--- EXERCISE INPUTS ---

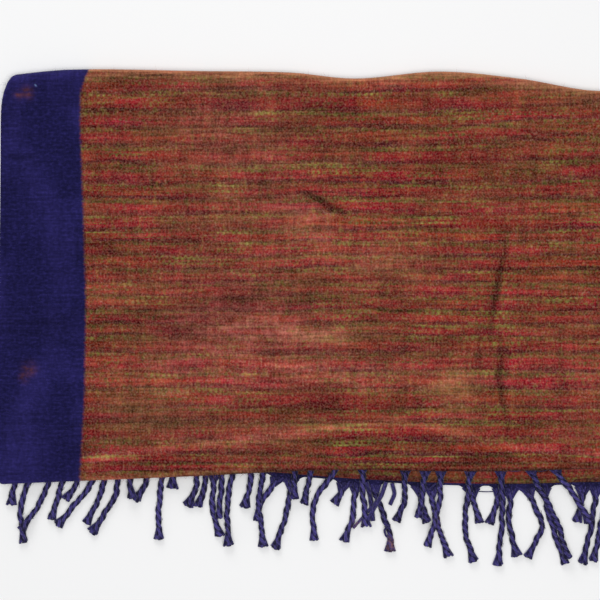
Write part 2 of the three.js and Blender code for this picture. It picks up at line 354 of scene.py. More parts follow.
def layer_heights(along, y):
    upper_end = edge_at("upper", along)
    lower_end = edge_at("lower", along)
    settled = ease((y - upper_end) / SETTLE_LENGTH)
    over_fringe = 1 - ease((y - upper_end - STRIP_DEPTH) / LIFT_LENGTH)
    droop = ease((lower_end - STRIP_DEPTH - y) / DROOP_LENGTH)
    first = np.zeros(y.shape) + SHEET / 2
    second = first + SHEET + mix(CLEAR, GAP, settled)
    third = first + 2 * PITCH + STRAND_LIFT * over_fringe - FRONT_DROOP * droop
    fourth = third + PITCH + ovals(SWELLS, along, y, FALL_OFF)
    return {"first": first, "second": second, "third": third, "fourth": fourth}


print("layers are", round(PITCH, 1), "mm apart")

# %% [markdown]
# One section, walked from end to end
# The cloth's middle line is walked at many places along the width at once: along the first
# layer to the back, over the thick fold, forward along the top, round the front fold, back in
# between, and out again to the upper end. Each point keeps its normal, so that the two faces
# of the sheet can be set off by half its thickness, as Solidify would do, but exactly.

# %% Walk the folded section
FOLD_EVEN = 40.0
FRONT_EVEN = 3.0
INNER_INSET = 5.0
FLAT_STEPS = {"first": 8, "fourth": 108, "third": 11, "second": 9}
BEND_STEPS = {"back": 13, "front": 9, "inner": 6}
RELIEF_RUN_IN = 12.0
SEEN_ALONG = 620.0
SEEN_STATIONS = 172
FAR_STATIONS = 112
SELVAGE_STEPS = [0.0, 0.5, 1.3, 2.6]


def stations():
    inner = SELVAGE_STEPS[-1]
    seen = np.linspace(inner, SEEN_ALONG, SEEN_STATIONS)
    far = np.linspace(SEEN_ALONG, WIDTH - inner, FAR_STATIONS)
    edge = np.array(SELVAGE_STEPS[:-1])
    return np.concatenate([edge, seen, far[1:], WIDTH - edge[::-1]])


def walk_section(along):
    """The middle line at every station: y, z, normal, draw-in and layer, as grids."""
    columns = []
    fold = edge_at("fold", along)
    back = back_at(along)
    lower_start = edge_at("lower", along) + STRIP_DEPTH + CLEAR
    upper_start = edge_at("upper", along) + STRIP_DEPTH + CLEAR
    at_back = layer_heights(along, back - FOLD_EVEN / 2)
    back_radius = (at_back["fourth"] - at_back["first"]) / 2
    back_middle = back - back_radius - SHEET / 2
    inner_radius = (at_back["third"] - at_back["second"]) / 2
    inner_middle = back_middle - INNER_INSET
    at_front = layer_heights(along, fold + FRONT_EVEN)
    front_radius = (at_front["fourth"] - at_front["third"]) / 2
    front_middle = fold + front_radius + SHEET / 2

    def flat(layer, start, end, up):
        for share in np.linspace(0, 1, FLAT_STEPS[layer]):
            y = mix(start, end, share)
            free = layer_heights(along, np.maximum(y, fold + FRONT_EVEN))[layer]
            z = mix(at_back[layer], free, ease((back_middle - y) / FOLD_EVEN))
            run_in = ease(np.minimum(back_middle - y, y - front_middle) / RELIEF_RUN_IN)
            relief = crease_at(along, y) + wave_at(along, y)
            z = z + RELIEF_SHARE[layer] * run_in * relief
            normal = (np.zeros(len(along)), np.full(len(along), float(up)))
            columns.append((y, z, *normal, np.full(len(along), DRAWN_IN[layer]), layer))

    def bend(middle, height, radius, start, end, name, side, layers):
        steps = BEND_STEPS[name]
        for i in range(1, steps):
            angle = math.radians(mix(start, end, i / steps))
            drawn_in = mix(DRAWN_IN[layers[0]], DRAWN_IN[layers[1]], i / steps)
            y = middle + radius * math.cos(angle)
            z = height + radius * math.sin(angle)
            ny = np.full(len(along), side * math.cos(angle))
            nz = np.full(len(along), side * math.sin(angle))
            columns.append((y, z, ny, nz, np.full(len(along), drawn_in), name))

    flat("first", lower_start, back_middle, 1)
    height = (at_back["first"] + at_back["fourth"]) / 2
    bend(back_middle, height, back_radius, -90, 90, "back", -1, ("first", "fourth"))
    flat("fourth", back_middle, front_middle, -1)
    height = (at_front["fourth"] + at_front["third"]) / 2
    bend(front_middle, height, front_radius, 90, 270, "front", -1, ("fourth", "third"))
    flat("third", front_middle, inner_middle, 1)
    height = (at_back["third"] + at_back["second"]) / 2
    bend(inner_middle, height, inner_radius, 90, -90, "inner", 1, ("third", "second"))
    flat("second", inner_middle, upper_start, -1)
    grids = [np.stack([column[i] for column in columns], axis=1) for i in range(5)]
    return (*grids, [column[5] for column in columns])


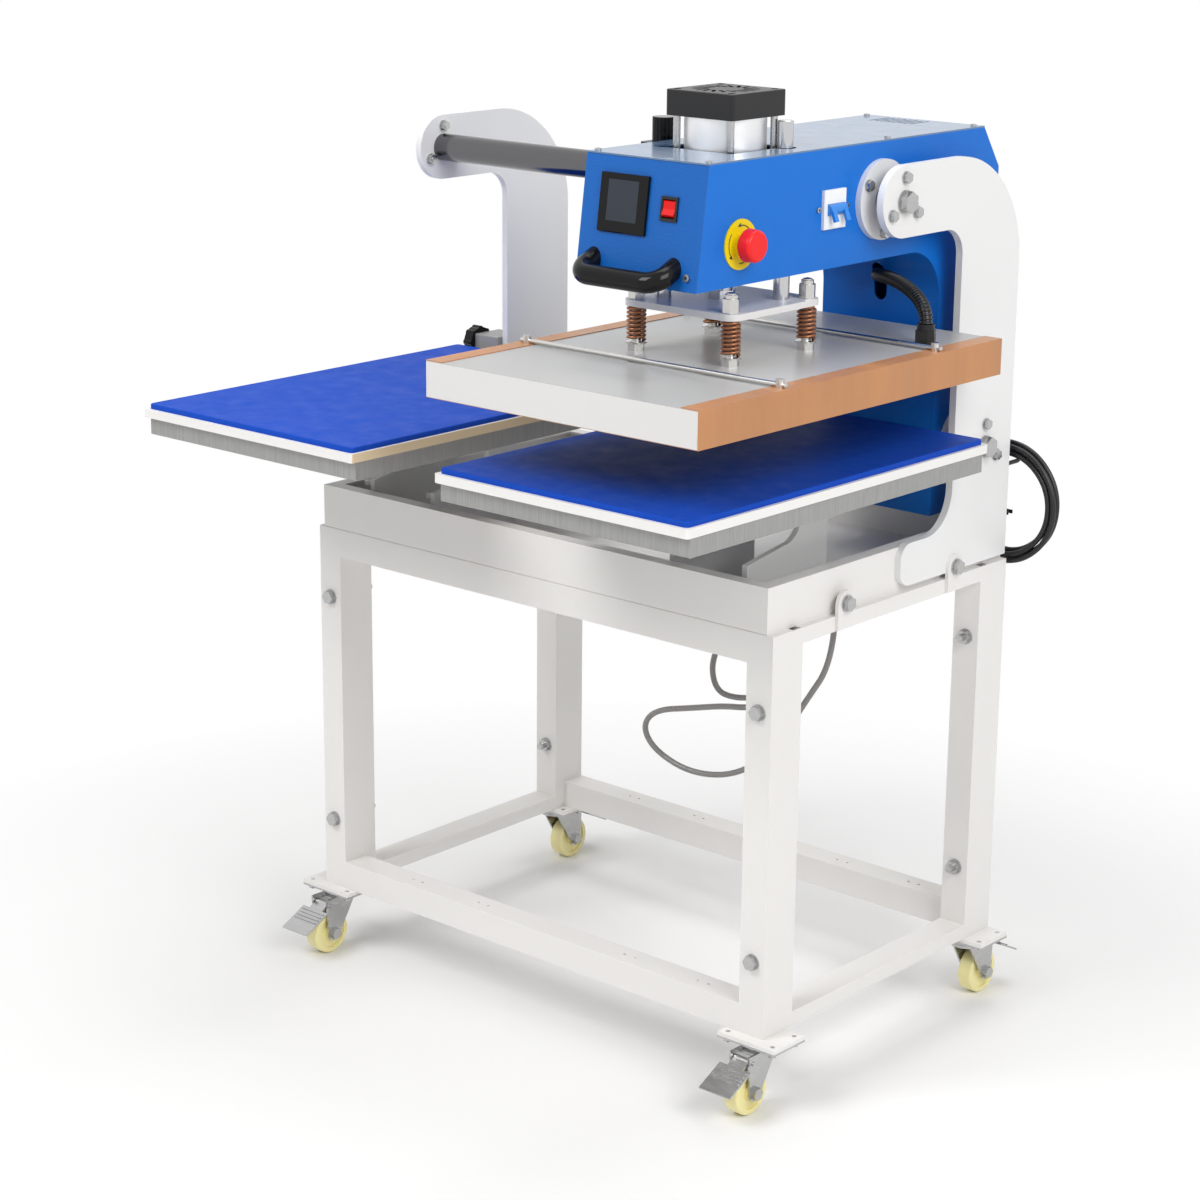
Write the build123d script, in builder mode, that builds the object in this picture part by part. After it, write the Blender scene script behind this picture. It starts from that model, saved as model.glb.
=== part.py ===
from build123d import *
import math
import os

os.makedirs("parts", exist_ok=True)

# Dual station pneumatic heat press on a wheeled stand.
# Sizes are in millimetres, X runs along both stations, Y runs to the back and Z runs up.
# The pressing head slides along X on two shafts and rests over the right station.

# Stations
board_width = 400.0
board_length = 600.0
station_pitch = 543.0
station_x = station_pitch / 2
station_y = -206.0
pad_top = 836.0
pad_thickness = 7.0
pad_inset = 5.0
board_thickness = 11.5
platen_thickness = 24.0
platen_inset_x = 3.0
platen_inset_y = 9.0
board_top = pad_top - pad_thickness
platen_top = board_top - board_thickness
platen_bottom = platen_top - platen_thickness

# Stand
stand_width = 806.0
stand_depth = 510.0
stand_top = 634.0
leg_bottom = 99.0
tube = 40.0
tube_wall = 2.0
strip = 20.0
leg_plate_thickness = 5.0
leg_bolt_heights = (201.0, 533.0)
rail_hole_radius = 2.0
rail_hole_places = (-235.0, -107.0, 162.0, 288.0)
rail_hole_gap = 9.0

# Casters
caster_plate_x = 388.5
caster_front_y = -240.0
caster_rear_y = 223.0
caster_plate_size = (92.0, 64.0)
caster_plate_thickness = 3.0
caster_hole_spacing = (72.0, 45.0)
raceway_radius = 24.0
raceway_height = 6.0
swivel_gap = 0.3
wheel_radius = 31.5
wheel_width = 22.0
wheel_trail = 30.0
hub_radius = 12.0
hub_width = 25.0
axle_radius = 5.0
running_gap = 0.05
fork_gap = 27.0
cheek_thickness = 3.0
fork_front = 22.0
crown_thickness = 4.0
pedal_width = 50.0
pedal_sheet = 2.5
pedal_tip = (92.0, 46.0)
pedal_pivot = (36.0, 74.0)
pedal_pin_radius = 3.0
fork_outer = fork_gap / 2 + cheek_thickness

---

What is needed here is an exact reproduction of all the entries.

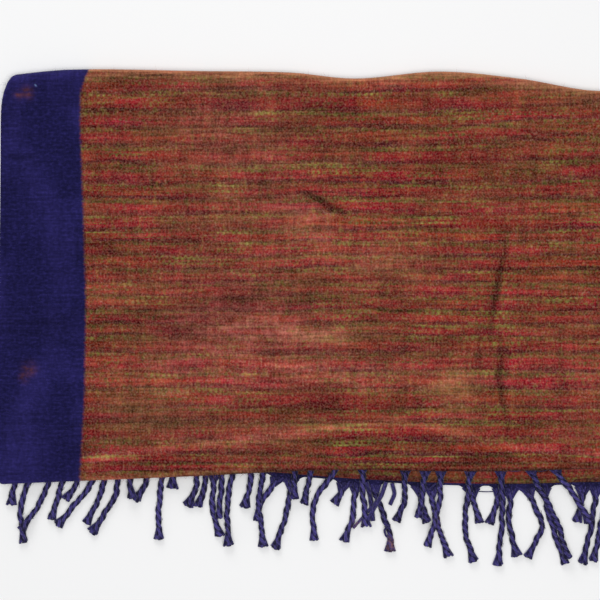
Write part 2 of the three.js and Blender code for this picture. It picks up at line 354 of scene.py. More parts follow.
def layer_heights(along, y):
    upper_end = edge_at("upper", along)
    lower_end = edge_at("lower", along)
    settled = ease((y - upper_end) / SETTLE_LENGTH)
    over_fringe = 1 - ease((y - upper_end - STRIP_DEPTH) / LIFT_LENGTH)
    droop = ease((lower_end - STRIP_DEPTH - y) / DROOP_LENGTH)
    first = np.zeros(y.shape) + SHEET / 2
    second = first + SHEET + mix(CLEAR, GAP, settled)
    third = first + 2 * PITCH + STRAND_LIFT * over_fringe - FRONT_DROOP * droop
    fourth = third + PITCH + ovals(SWELLS, along, y, FALL_OFF)
    return {"first": first, "second": second, "third": third, "fourth": fourth}


print("layers are", round(PITCH, 1), "mm apart")

# %% [markdown]
# One section, walked from end to end
# The cloth's middle line is walked at many places along the width at once: along the first
# layer to the back, over the thick fold, forward along the top, round the front fold, back in
# between, and out again to the upper end. Each point keeps its normal, so that the two faces
# of the sheet can be set off by half its thickness, as Solidify would do, but exactly.

# %% Walk the folded section
FOLD_EVEN = 40.0
FRONT_EVEN = 3.0
INNER_INSET = 5.0
FLAT_STEPS = {"first": 8, "fourth": 108, "third": 11, "second": 9}
BEND_STEPS = {"back": 13, "front": 9, "inner": 6}
RELIEF_RUN_IN = 12.0
SEEN_ALONG = 620.0
SEEN_STATIONS = 172
FAR_STATIONS = 112
SELVAGE_STEPS = [0.0, 0.5, 1.3, 2.6]


def stations():
    inner = SELVAGE_STEPS[-1]
    seen = np.linspace(inner, SEEN_ALONG, SEEN_STATIONS)
    far = np.linspace(SEEN_ALONG, WIDTH - inner, FAR_STATIONS)
    edge = np.array(SELVAGE_STEPS[:-1])
    return np.concatenate([edge, seen, far[1:], WIDTH - edge[::-1]])


def walk_section(along):
    """The middle line at every station: y, z, normal, draw-in and layer, as grids."""
    columns = []
    fold = edge_at("fold", along)
    back = back_at(along)
    lower_start = edge_at("lower", along) + STRIP_DEPTH + CLEAR
    upper_start = edge_at("upper", along) + STRIP_DEPTH + CLEAR
    at_back = layer_heights(along, back - FOLD_EVEN / 2)
    back_radius = (at_back["fourth"] - at_back["first"]) / 2
    back_middle = back - back_radius - SHEET / 2
    inner_radius = (at_back["third"] - at_back["second"]) / 2
    inner_middle = back_middle - INNER_INSET
    at_front = layer_heights(along, fold + FRONT_EVEN)
    front_radius = (at_front["fourth"] - at_front["third"]) / 2
    front_middle = fold + front_radius + SHEET / 2

    def flat(layer, start, end, up):
        for share in np.linspace(0, 1, FLAT_STEPS[layer]):
            y = mix(start, end, share)
            free = layer_heights(along, np.maximum(y, fold + FRONT_EVEN))[layer]
            z = mix(at_back[layer], free, ease((back_middle - y) / FOLD_EVEN))
            run_in = ease(np.minimum(back_middle - y, y - front_middle) / RELIEF_RUN_IN)
            relief = crease_at(along, y) + wave_at(along, y)
            z = z + RELIEF_SHARE[layer] * run_in * relief
            normal = (np.zeros(len(along)), np.full(len(along), float(up)))
            columns.append((y, z, *normal, np.full(len(along), DRAWN_IN[layer]), layer))

    def bend(middle, height, radius, start, end, name, side, layers):
        steps = BEND_STEPS[name]
        for i in range(1, steps):
            angle = math.radians(mix(start, end, i / steps))
            drawn_in = mix(DRAWN_IN[layers[0]], DRAWN_IN[layers[1]], i / steps)
            y = middle + radius * math.cos(angle)
            z = height + radius * math.sin(angle)
            ny = np.full(len(along), side * math.cos(angle))
            nz = np.full(len(along), side * math.sin(angle))
            columns.append((y, z, ny, nz, np.full(len(along), drawn_in), name))

    flat("first", lower_start, back_middle, 1)
    height = (at_back["first"] + at_back["fourth"]) / 2
    bend(back_middle, height, back_radius, -90, 90, "back", -1, ("first", "fourth"))
    flat("fourth", back_middle, front_middle, -1)
    height = (at_front["fourth"] + at_front["third"]) / 2
    bend(front_middle, height, front_radius, 90, 270, "front", -1, ("fourth", "third"))
    flat("third", front_middle, inner_middle, 1)
    height = (at_back["third"] + at_back["second"]) / 2
    bend(inner_middle, height, inner_radius, 90, -90, "inner", 1, ("third", "second"))
    flat("second", inner_middle, upper_start, -1)
    grids = [np.stack([column[i] for column in columns], axis=1) for i in range(5)]
    return (*grids, [column[5] for column in columns])


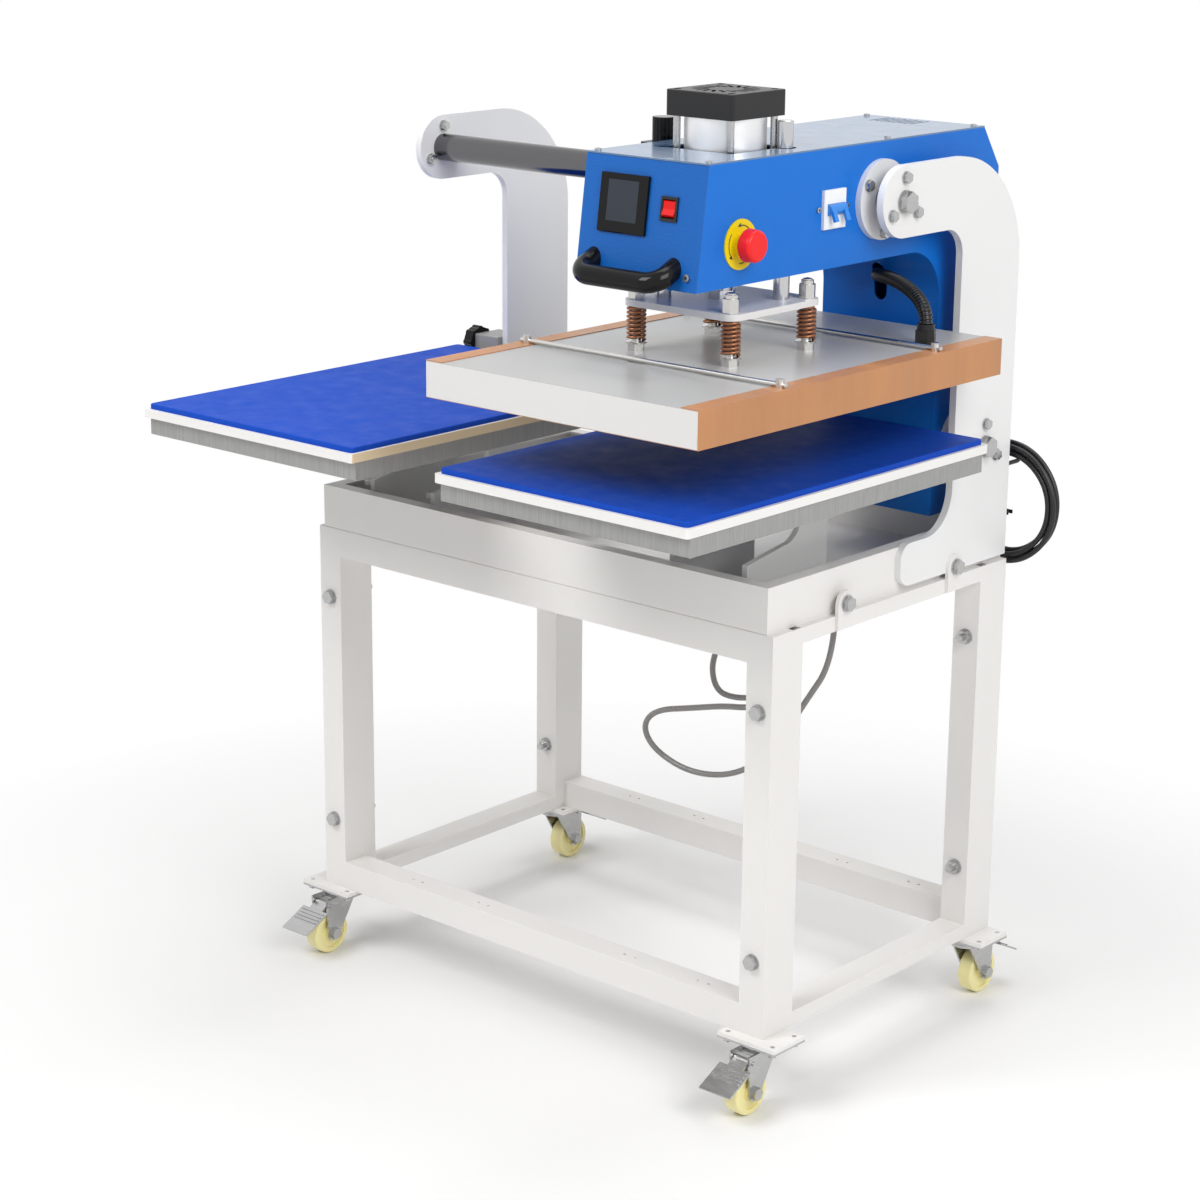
Write the build123d script, in builder mode, that builds the object in this picture part by part. After it, write the Blender scene script behind this picture. It starts from that model, saved as model.glb.
=== part.py ===
from build123d import *
import math
import os

os.makedirs("parts", exist_ok=True)

# Dual station pneumatic heat press on a wheeled stand.
# Sizes are in millimetres, X runs along both stations, Y runs to the back and Z runs up.
# The pressing head slides along X on two shafts and rests over the right station.

# Stations
board_width = 400.0
board_length = 600.0
station_pitch = 543.0
station_x = station_pitch / 2
station_y = -206.0
pad_top = 836.0
pad_thickness = 7.0
pad_inset = 5.0
board_thickness = 11.5
platen_thickness = 24.0
platen_inset_x = 3.0
platen_inset_y = 9.0
board_top = pad_top - pad_thickness
platen_top = board_top - board_thickness
platen_bottom = platen_top - platen_thickness

# Stand
stand_width = 806.0
stand_depth = 510.0
stand_top = 634.0
leg_bottom = 99.0
tube = 40.0
tube_wall = 2.0
strip = 20.0
leg_plate_thickness = 5.0
leg_bolt_heights = (201.0, 533.0)
rail_hole_radius = 2.0
rail_hole_places = (-235.0, -107.0, 162.0, 288.0)
rail_hole_gap = 9.0

# Casters
caster_plate_x = 388.5
caster_front_y = -240.0
caster_rear_y = 223.0
caster_plate_size = (92.0, 64.0)
caster_plate_thickness = 3.0
caster_hole_spacing = (72.0, 45.0)
raceway_radius = 24.0
raceway_height = 6.0
swivel_gap = 0.3
wheel_radius = 31.5
wheel_width = 22.0
wheel_trail = 30.0
hub_radius = 12.0
hub_width = 25.0
axle_radius = 5.0
running_gap = 0.05
fork_gap = 27.0
cheek_thickness = 3.0
fork_front = 22.0
crown_thickness = 4.0
pedal_width = 50.0
pedal_sheet = 2.5
pedal_tip = (92.0, 46.0)
pedal_pivot = (36.0, 74.0)
pedal_pin_radius = 3.0
fork_outer = fork_gap / 2 + cheek_thickness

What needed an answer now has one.